Recently the people behind Rstudio/Posit have announced the release of Positron, a new IDE for R. I guess this new IDE address the will of Posit to move more away from the R-only world, as they already did with the company rebranding and with the release of Quarto.

Positron is basically Visual Studio Code but tailored for R and Python. I moved away from RStudio a while ago because I found it too sluggish, oldish and not as flexible as I wanted. I am using VSCodium so I am definitely non against using that as a base for something new.

I did try Positron for a while (I was playing around with the kairos package) and I am definitely liking it. There are still things missing (e.g. RStudio addins) but it kind of feels as a nice IDE without needing to setup all the R extensions for VSCode+Radian console. Everything is very fast, plots visualization is way better than both RStudio and VSCode (this is the most painful part of not using RStudio), and viewing data.frame/matrix is a great experience.

Positron IDE with code and plot visualization
Positron IDE - I was testing out the kairos package by N. Frerebeau

The View() function brings up a nice viewer with the df just as RStudio/VSCode, but with a new pane that provides a list of columns and some summary data about each column. I find the graph visualization a bit confusing (the percentage is the amount of missing data), but the whole idea is quite cool.

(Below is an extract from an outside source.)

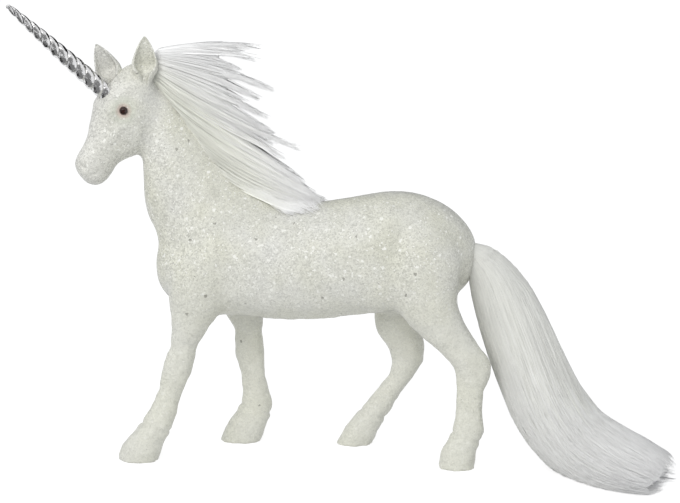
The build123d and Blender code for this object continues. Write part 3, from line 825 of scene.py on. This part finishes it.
def mane_paths(rng, count, side, layer_low, layer_high):
    """Strands between the guides, pulled into locks at their tips and laid over the coat. Above
    the shoulder each free lock has its own place and length. A layer that starts below 0 fills
    the middle of the mane."""
    place = rng.beta(1.0, 1.15, count) * last_guide
    low_tips = rng.uniform(8.6, last_guide, low_locks)
    tips, lengths = np.vstack([free_locks, columns_of(low_tips, 1)]).T
    nearest = np.abs(place[:, None] - tips).argmin(1)
    free_tip = 1 - smooth_step(place, 8.2, 9.5)
    reach = lengths[nearest] * rng.uniform(0.62, 1.0, count) ** (0.5 + 0.5 * free_tip)
    begin = 0.06 + 0.46 * rng.uniform(size=count) ** 1.2
    begin *= smooth_step(place, 6, 9)
    t = begin[:, None] + (reach - begin)[:, None] * np.linspace(0, 1, mane_steps)
    pull = (0.72 + 0.22 * free_tip)[:, None] * smooth_step(t, 0.38, 0.92)
    flat = mane_flow(place[:, None] * (1 - pull) + tips[nearest][:, None] * pull, t)
    loose = rng.normal(size=(count, 1, 2)) * np.array([0.9, 0.8]) * MM
    flat = flat + loose * t[..., None] ** 1.5
    wave = rng.uniform(0, 2 * np.pi, (count, 1))
    flat[..., 1] += 0.5 * MM * np.sin(4.5 * t + wave) * t
    layer = (rng.uniform(layer_low, layer_high, count) * crest(place))[:, None]
    if layer_low < 0:
        lift, sideways = -4 * MM, 0
    else:
        rising = t - begin[:, None]
        lift = 1.2 * smooth_step(rising, 0, 0.12) + 0.6 * smooth_step(rising, 0.1, 0.42) * layer
        lift, sideways = (lift - 1.2) * MM, side
    outward = np.broadcast_to([0.25, sideways, 0.35], (*t.shape, 3))
    return origin + mane_place(flat, t, side, layer, lift), outward, smooth_step(place, 1, 9)


side_maps = {side: side_map(side) for side in (-1, 1)}
print("height maps of both sides:", map_size)


def closed_sheet(count_down, count_along):
    """Faces of a flat bag: a sheet's two sides as one closed grid, zipped shut at both ends."""
    quads = grid_faces(count_along, 2 * count_down)
    one = np.arange(count_down - 1)
    other = 2 * count_down - 1 - one
    zip_low = columns_of(one, other, other - 1, one + 1)
    zip_high = (count_along - 1) * 2 * count_down + zip_low[:, ::-1]
    return np.vstack([quads, zip_low, zip_high])


def mane_body(down=70, along=44):
    """The hair as one thin bag under the strands, closed to almost nothing at root and tips."""
    columns = np.linspace(0, last_guide, down)
    place = np.concatenate([columns, columns[::-1]])
    rows = np.linspace(0, 1, along)[:, None]
    lower = smooth_step(place, 7.5, 11)
    t = rows * (0.66 + 0.22 * lower)
    ripple = 0.22 * np.sin(place * 9.0) + 0.13 * np.sin(place * 23.0)
    lift = (2.1 + lower) * smooth_step(t, 0.06, 0.34 + 0.26 * lower) - 1.6 - lower
    lift = (lift + ripple * smooth_step(t, 0.1, 0.4)) * MM
    flat = mane_flow(place + 0 * t, t)
    left, right = (mane_place(flat, t, side, 0.80 * crest(place), lift) for side in (-1, 1))
    points = np.concatenate([left[:, :down], right[:, down:]], 1)
    open_share = dome(1 - rows / bag_root, bag_least) * dome(1 - (1 - rows) / bag_tip, bag_least)
    points[..., 1] *= open_share
    piece = new_piece("mane_body", (origin + points).reshape(-1, 3), closed_sheet(down, along))
    store(piece, along=t, shade=mane_shade_with_painted_lift + 0 * t, lies=smooth_step(place, 1, 9) + 0 * t)
    return piece


mane_layers = [
    ("mane_near_side", 11, 2600, -1, 0.35, 1.05),
    ("mane_far_side", 12, 2000, 1, 0.35, 1.05),
    ("mane_middle", 13, 1100, -1, -0.8, 0.8),
]
hair_pieces = [mane_body()]
for name, seed, count, side, low, high in mane_layers:
    rng = np.random.default_rng(seed)
    paths, outward, lies = mane_paths(rng, count, side, low, high)
    radius = rng.uniform(*mane_radii, count) * MM
    shade = np.clip(rng.normal(mane_shade_with_painted_lift, mane_shade_spread, count), 0, 0.97)
    # painted highlights: a few strands get shade 1 and a wider radius, as bright streaks of light
    # in the mane
    bright = rng.uniform(size=count) > 1 - mane_painted_highlight_share
    shade[bright] = 1.0
    radius[bright] *= painted_highlight_wider
    hair_pieces.append(strands(name, paths, outward, radius, mane_taper, shade, lies))
    print(name, len(hair_pieces[-1].data.polygons), "faces")

# %% [markdown]
# The tail is one thick hank. It falls from the dock, bends where it meets the ground and fans out.
# Its skin follows the same rows as the solid. Strands run along it in two layers, with a smooth
# body under them, so no light comes through.

# %% Tail
tail_length = 110 * MM
tail_width = 36 * MM
tail_thickness = 19 * MM
dock = np.array([0.41 * body_length, 0, belly_height + 0.59 * body_depth])
tail_rows = [
    (-0.015, 0.00, 1.000, 0.12, 0.22), (0.060, 0.01, 0.930, 0.27, 0.37),
    (0.135, 0.02, 0.792, 0.41, 0.46), (0.203, 0.04, 0.630, 0.49, 0.50),
    (0.280, 0.07, 0.449, 0.525, 0.58), (0.370, 0.11, 0.272, 0.545, 0.76),
    (0.486, 0.16, 0.145, 0.510, 1.02), (0.632, 0.22, 0.080, 0.425, 1.36),
    (0.760, 0.26, 0.050, 0.320, 1.54), (0.860, 0.28, 0.034, 0.190, 1.56),
    (0.935, 0.295, 0.026, 0.090, 1.52),
]
ground_gap = 0.5 * MM
body_end, body_rounding = 0.91, 0.17
tail_lies = 0.6
tail_shade, tail_shade_spread = 0.22, 0.14
core_share = 0.93
tail_clumps = 60
tail_steps, tail_taper = 15, 0.3
tail_radii = (0.13, 0.24)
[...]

Positron IDE View with the new data frame viewer
The new dataframe viewer, again using the kairos package as example

All in all, it seems like a nice tool, I would have preferred for them to use the AGPL license (open-source) just as with RStudio, instead of the Elastic license (source-available). But I am a dreamer.

A nice(r) presentation of Posiron with some actual useful tips and tricks was recently published by Andrew Heiss, definitely worth a read!

Addendum#

I have no real sympathy for Posit as a company, due to some past stuff about collaborating with Palantir, and the weird PR answers that followed. I believe a company that wants to be seen a good open-source citizen should hold up to better standards, especially when choosing partners (even if it doesn't impact users directly).

I also kind of disagree with many dev/user resources that silos people towards using the company's tools such as RStudio or the company's packages such as the Tidyverse. R is accessible to everyone regardless of the tools/libraries, and resources should reflect that.